2.   Respondent is an employer who is engaged in a business affecting commerce within the meaning of section 3 of the Act.

3.   Respondent at all times material hereto, was subject to the requirements of the Act and standards promulgated thereunder and the Review Commission has jurisdiction over the parties and subject matter herein.

4.   As a result of an inspection of respondent's work place at the aforementioned location on January 9, 1974, by representatives of the complainant, a citation together with a notification of proposed penalty was issued [*30]   to respondent.

5.   On January 9, 1974, one of respondent's employees was spray painting an automobile with a flammable liquid without wearing a respirator, in contravention of 29 CFR 1910.132(a).

6.   On said date respondent's paint spraying area was not equipped with an explosion-proof type of electrical wiring as required by the standard set forth in 29 CFR 1910.107(c)(6).

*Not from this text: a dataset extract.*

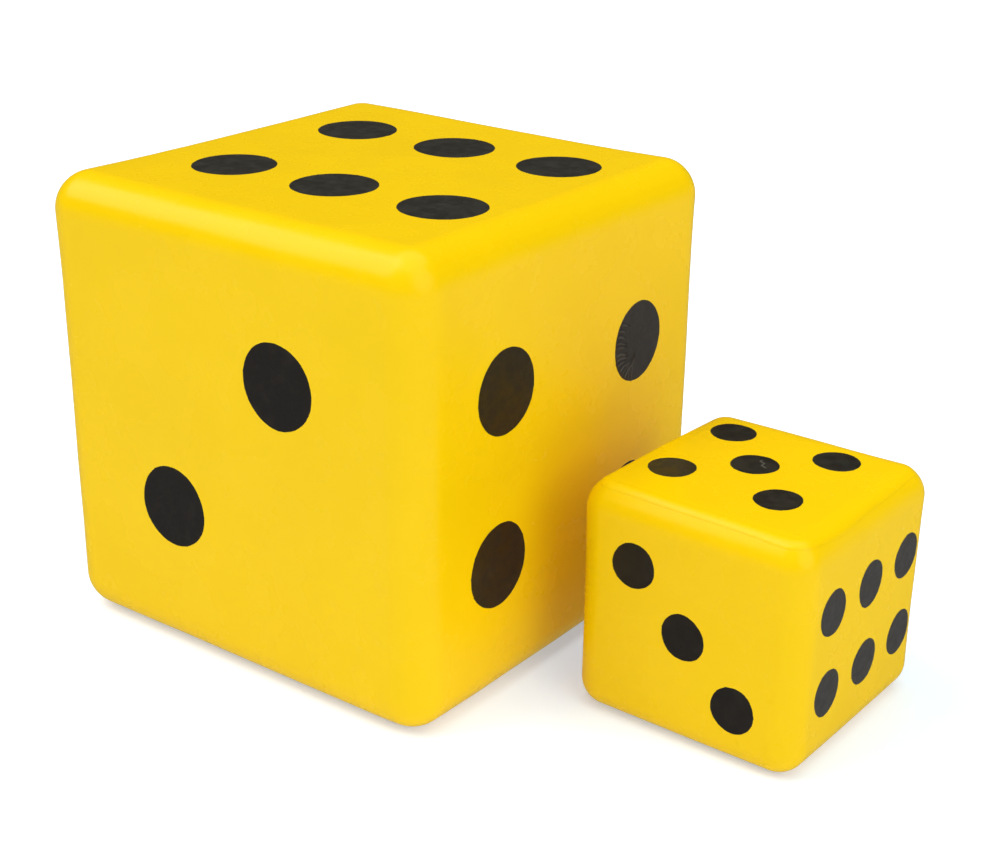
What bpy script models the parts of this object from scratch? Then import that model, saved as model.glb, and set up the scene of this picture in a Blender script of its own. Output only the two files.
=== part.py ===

7.   For the two aforementioned nonserious violations a penalty of $30.00 each would be appropriate and the same will be assessed.

8.   It has not been established by a preponderance of the reliable and probative evidence that respondent violated:

(a).   Section 29 CFR 1910.107(d)(2) for having inadequate ventilation in its paint spraying area.

(b).   Section 29 CFR 1910.107(c)(2) for having used a spray gun less than 20 feet from an open flame.

(c).   Section 29 CFR 1910.107(e)(2) for keeping a quantity of flammable liquids near paint spraying operations in excess of a one day or one shift supply.

9.   It has not been established by a preponderance of the reliable and probative evidence that respondent committed a serious violation within the meaning and intent of section 17(k) of the Act, and the $600.00 penalty [*31]   proposed therefor should be vacated.

ORDER

It is ORDERED that the citation for an alleged serious violation and the notification of proposed penalty therefor be and the same are hereby vacated.

It is further ORDERED that items 1E and 1G of the citation, alleging violations of 29 CFR 1910.107(c)(6) and 29 CFR 1910.132(a) be affirmed and penalties in the amount of $30.00 each be assessed therefor.